DW: I’ll be very keen to read your upcoming Black Widow miniseries. What can we expect from it? The Black Widow is a character who has connections with many different areas of the Marvel Universe, having been an important supporting player in many different titles as well as having her own successful series of solo adventures. Is your new origin story going to touch on many of these relationships (the likes of Daredevil, Nick Fury, Iron Man, the Avengers, and Bucky have all intersected with her in meaningful ways in the past – as has Yelena Belova, the second Black Widow), or is this going to be more focused on her as a solo character?
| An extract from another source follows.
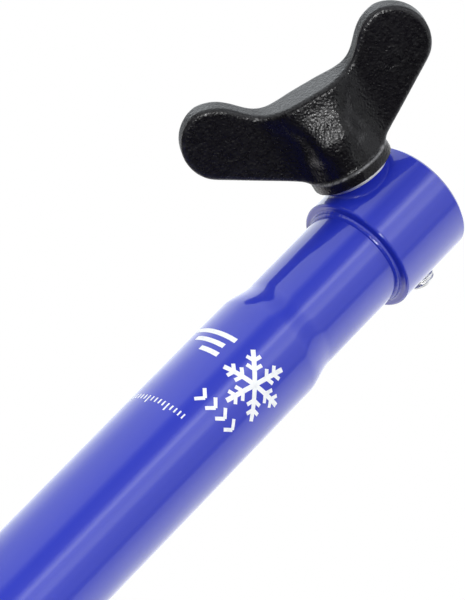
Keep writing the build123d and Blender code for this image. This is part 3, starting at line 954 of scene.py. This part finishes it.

PC: I’ve just done about eight interviews about that, so, with the caveat that I’m hugely enthusiastic about it, please can I not repeat myself again? I refer my learned colleagues to various websites, ta! Oh, but I’d like to say I really regret saying Natasha lived in Los Angeles in her Daredevil days, when of course it was San Francisco! And I’ve only just read those! Brain typo.
DW: One thing that I would be interested to know, given that many of your previous projects have been team books, is whether a solo title like Black Widow necessitates a different writing approach to an ensemble book?
PC: Yes, very much so. I like team books a lot, but there’s more room to breathe on a solo title. I hope to be able to do a lot of both.
DW: Also, I’m interested to know whether Richard K. Morgan’s two recent Black Widow miniseries are going to factor into your version of Natasha’s history? They made some fairly significant additions to the Black Widow’s origin story.
PC: Yes. That’s all onboard. As always, my approach is: it all happened.
DW: Finally, how are things coming along with your new novel? What can you tell us about it?
PC: I’m aiming to be finished in five working days! I’m just going back over it and polishing here and there. Usually in scenes where I’ve just put all the bits on the floor and left them for later assembly. Don’t know what it’s called yet. It’s The Sweeney do Buffy. I’m very pleased with it, but let’s not count our chickens.